* Directive: Output the full material exactly as it appears here.

* Data:
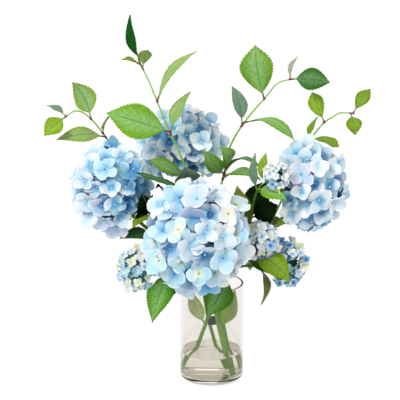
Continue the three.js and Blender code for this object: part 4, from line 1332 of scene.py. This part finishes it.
class HYDRANGEA_OT_stage(bpy.types.Operator):
    """Lay the pale floor, light it softly and set the camera"""
    bl_idname = "hydrangea.stage"
    bl_label = "Floor, light and camera"

    def execute(self, context):
        deselect_all()
        lay_floor()
        light_stage(context.scene)
        place_camera(context.scene)
        context.scene.view_settings.view_transform = "Standard"
        return {"FINISHED"}


class HYDRANGEA_PT_panel(bpy.types.Panel):
    """The steps of the bouquet, in order, with their settings"""
    bl_idname = "HYDRANGEA_PT_panel"
    bl_label = "Hydrangeas in a vase"
    bl_space_type = "VIEW_3D"
    bl_region_type = "UI"
    bl_category = "Hydrangeas"

    def draw(self, context):
        scene = context.scene
        for operators, settings in STEPS:
            column = self.layout.box().column()
            for operator in operators:
                column.operator(operator.bl_idname)
            if settings:
                group = getattr(scene, settings)
                for name in group.bl_rna.properties.keys():
                    if name not in ("rna_type", "name"):
                        column.prop(group, name)


STEPS = (
    ((HYDRANGEA_OT_vase, HYDRANGEA_OT_water), "hydrangea_vase"),
    ((HYDRANGEA_OT_greens,), "hydrangea_leaves"),
    ((HYDRANGEA_OT_blooms,), "hydrangea_blooms"),
    ((HYDRANGEA_OT_clusters,), "hydrangea_clusters"),
    ((HYDRANGEA_OT_stage,), None),
)
SETTINGS = {
    "hydrangea_vase": HydrangeaVaseSettings,
    "hydrangea_leaves": HydrangeaLeafSettings,
    "hydrangea_blooms": HydrangeaBloomSettings,
    "hydrangea_clusters": HydrangeaClusterSettings,
}
OPERATORS = [operator for operators, _ in STEPS for operator in operators]


def register():
    for group in (*SETTINGS.values(), *OPERATORS, HYDRANGEA_PT_panel):
        bpy.utils.register_class(group)
    for name, group in SETTINGS.items():
        setattr(bpy.types.Scene, name, bpy.props.PointerProperty(type=group))


def unregister():
    for name in SETTINGS:
        delattr(bpy.types.Scene, name)
    for group in (HYDRANGEA_PT_panel, *OPERATORS, *SETTINGS.values()):
        bpy.utils.unregister_class(group)


def main():
    register()
    bpy.ops.hydrangea.vase()
    bpy.ops.hydrangea.water()
    bpy.ops.hydrangea.greens()
    bpy.ops.hydrangea.blooms()
    bpy.ops.hydrangea.clusters()
    bpy.ops.hydrangea.stage()


if __name__ == "__main__":
    main()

* Response below:
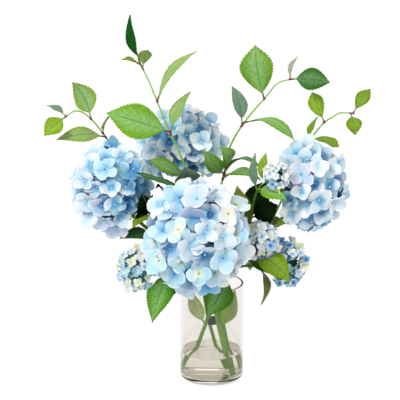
Continue the three.js and Blender code for this object: part 4, from line 1332 of scene.py. This part finishes it.
class HYDRANGEA_OT_stage(bpy.types.Operator):
    """Lay the pale floor, light it softly and set the camera"""
    bl_idname = "hydrangea.stage"
    bl_label = "Floor, light and camera"

    def execute(self, context):
        deselect_all()
        lay_floor()
        light_stage(context.scene)
        place_camera(context.scene)
        context.scene.view_settings.view_transform = "Standard"
        return {"FINISHED"}


class HYDRANGEA_PT_panel(bpy.types.Panel):
    """The steps of the bouquet, in order, with their settings"""
    bl_idname = "HYDRANGEA_PT_panel"
    bl_label = "Hydrangeas in a vase"
    bl_space_type = "VIEW_3D"
    bl_region_type = "UI"
    bl_category = "Hydrangeas"

    def draw(self, context):
        scene = context.scene
        for operators, settings in STEPS:
            column = self.layout.box().column()
            for operator in operators:
                column.operator(operator.bl_idname)
            if settings:
                group = getattr(scene, settings)
                for name in group.bl_rna.properties.keys():
                    if name not in ("rna_type", "name"):
                        column.prop(group, name)


STEPS = (
    ((HYDRANGEA_OT_vase, HYDRANGEA_OT_water), "hydrangea_vase"),
    ((HYDRANGEA_OT_greens,), "hydrangea_leaves"),
    ((HYDRANGEA_OT_blooms,), "hydrangea_blooms"),
    ((HYDRANGEA_OT_clusters,), "hydrangea_clusters"),
    ((HYDRANGEA_OT_stage,), None),
)
SETTINGS = {
    "hydrangea_vase": HydrangeaVaseSettings,
    "hydrangea_leaves": HydrangeaLeafSettings,
    "hydrangea_blooms": HydrangeaBloomSettings,
    "hydrangea_clusters": HydrangeaClusterSettings,
}
OPERATORS = [operator for operators, _ in STEPS for operator in operators]


def register():
    for group in (*SETTINGS.values(), *OPERATORS, HYDRANGEA_PT_panel):
        bpy.utils.register_class(group)
    for name, group in SETTINGS.items():
        setattr(bpy.types.Scene, name, bpy.props.PointerProperty(type=group))


def unregister():
    for name in SETTINGS:
        delattr(bpy.types.Scene, name)
    for group in (HYDRANGEA_PT_panel, *OPERATORS, *SETTINGS.values()):
        bpy.utils.unregister_class(group)


def main():
    register()
    bpy.ops.hydrangea.vase()
    bpy.ops.hydrangea.water()
    bpy.ops.hydrangea.greens()
    bpy.ops.hydrangea.blooms()
    bpy.ops.hydrangea.clusters()
    bpy.ops.hydrangea.stage()


if __name__ == "__main__":
    main()